We travel without seatbelts on
May 13, 2005 § 1 Comment
There stood a bird on the railing of our front deck. It was an old, haggard looking thrush. But there it sat, perched upon the rail and still as a statue. We walked past it, but it didn’t flinch. "It’s going to die," I said to the boy. We walked the dogs and came home to find the bird hadn’t moved. It stayed there throughout the night, even during the puppy’s late night breaks. We expected to see it again at breakfast, but instead we found several birds flying back and forth from the spot on the rail. Their usual morning tune had changed to a frantic cry … something was amiss.

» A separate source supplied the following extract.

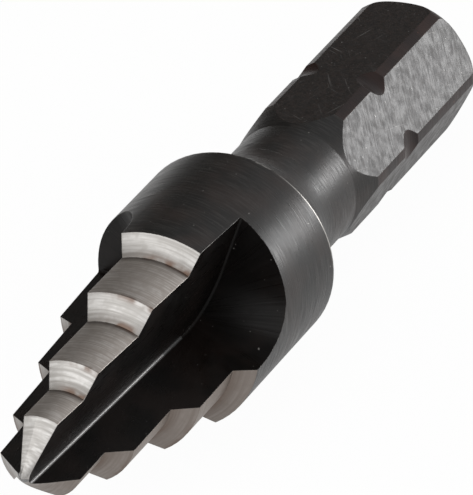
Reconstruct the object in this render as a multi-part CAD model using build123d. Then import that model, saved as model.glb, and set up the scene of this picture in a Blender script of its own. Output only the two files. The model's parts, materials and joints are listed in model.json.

Maggie was born a runner. She needs it to herd her flock. She needs it to feel free. Because of this, we have to keep her leashed in the yard. We considered an invisible fence for a second, until we realized that the boy had previous experience with it. It seems that in graduate school he tried one on for size, and despite the bourbon-induced haze, it still hurt like hell.
While in the doorway trying to untangle the puppy in preparation for her eight-millionth potty break, Maggie made a run for it. She circled the yard twice, then ran down the street toward Monroe. She’s done this before; last time she made it all the way to Grady High. But this time I had the puppy, who I quickly threw into the house before running down the street. I screamed her name at the top of my lungs, over and over. I heard cars screeching and horns blaring, but the time I got to Monroe I saw nothing except passing traffic. I frantically looked up and down the street until I saw a worker point across Monroe towards Charles Allen. I darted between cars and ran to find a bicyclist dragging her back toward my screams. I thanked him profusely through panting. I couldn’t believe she wasn’t hit by a car – especially at this time of day. I couldn’t believe she made it alive.
On our slow, tiring walk back to the house we came across the bird from yesterday. Its lifeless body stood still on the sidewalk pavers as it had perched upon the deck’s rail. I picked him up and laid him down on a patch of ground, covering him with pine straw deep enough to not be disturbed.